Q. So meeting him could have been dangerous?
Richard Gere: I didn’t want to protect a friendship with him or have to protect confidences. I had an idea of what I wanted to do with this part, which was to go full out. And I’m not sure I could have done that had I known him and he’d been part of the process.
Q. Were all the main events historically accurate?
Richard Gere: I didn’t want to do anything that violated the reality of him. There is one decisive scene in the movie that never happened, when he sets up a friend, Suskin [Alfred Molina], to cheat on his wife with a hooker. That never happened; the writer invented that. But that kind of manipulation of his friends is just the kind of thing that Clifford Irving was capable of and in terms of dramatising that for film, this was a decisive scene. There was some talk that we should cut it out to get it past Suskin’s wife, but I said “no”, this is a really important scene, to show how far this guy will go. We changed everyone’s names, even the literary agents, although not the publishing house. But this is all true and there’s stuff in there that’s not from books, but from interviews between the writer and Clifford where he was telling stories that are entirely whacky. There’s a scene with a helicopter that came straight from Clifford.
Q. Do you think that telling lies is always a bad thing?
Richard Gere: There are times when telling lies are not a bad thing. It can be a compassionate thing. But to make it benign, you have to be aware of your compassionate reasons for telling that lie. The story shows that people will believe what they want to believe. I think Clifford had a bit of that frat-boy thing – he liked the idea of getting one over on the establishment, on the guys who ran the media and the publishing houses.
Q. Do you think Clifford Irving [your character] always intended to own up to the book being a hoax?
Richard Gere: I think he did believe that he would tell the public about it, but it got out of hand. When you look at the material he faked, it’s shocking that anyone would believe him. The forgeries of Howard’s signatures are so bad; a 12-year-old could have done them better. But that underscores one of the main themes of the film, which is the gullibility of people who want to believe. It’s human nature – we want to believe our children, our families, our President!
Q. The film’s like a platonic love story between you and Alfred Molina at times…
Richard Gere: It’s absolutely a love story between Clifford and Suskin, and you have to have some deep betrayal to give that meaning, which is what the [set-up] scene shows. I don’t think it’s possible to dramatise it and have that power without that scene. This was always a good script, everyone read it, but it never got made. And that’s because it’s this love story. You pitch that and they go: “I don’t know…” You only know in retrospect if those things work.

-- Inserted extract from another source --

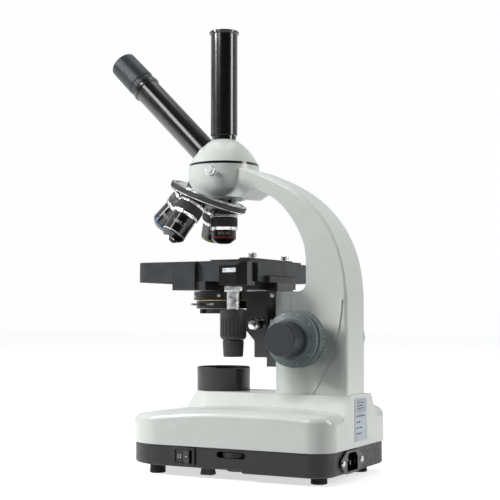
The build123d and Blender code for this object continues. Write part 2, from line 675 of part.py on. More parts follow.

Q. You’d passed on this script before. Why did you connect second time around?
Richard Gere: I don’t know. Maybe it was because Lasse Hallstrom was doing it. I could see where he was coming from. You read a script and it’s just a template. Not every detail is there, it’s not a novel where it’s giving you so much information telling you what to think all the time. A script is just a schematic but Lasse makes a certain kind of movie, and I could see this filtered through his sensibility.
Q. What do you mean?
Richard Gere: He’d make the characters fully rounded and real, and you believe in the situation. There’s no sense of heightened reality. He keeps it real, but let’s it float with humour. That’s what Lasse does, especially in his very best films. There’s a wonderful balance between these elements and he could make this script come alive. That’s why I took the second time – there was no one attached when I first read it.
Q. American Gigolo was the big turning point for you, but it cast you on this path as a sex symbol…
Richard Gere: I’ve always said it’s flattering to be desired, just as it’s flattering that people accept the reality of the character you play. But it was always ridiculous to assume that because I could play a gigolo on screen I’d play anything like that role off screen.
Q. Does it bother you that people still bang on about being a sex symbol?
Richard Gere: I’m 57 years old! How much longer can I be a sex symbol? Let’s be realistic!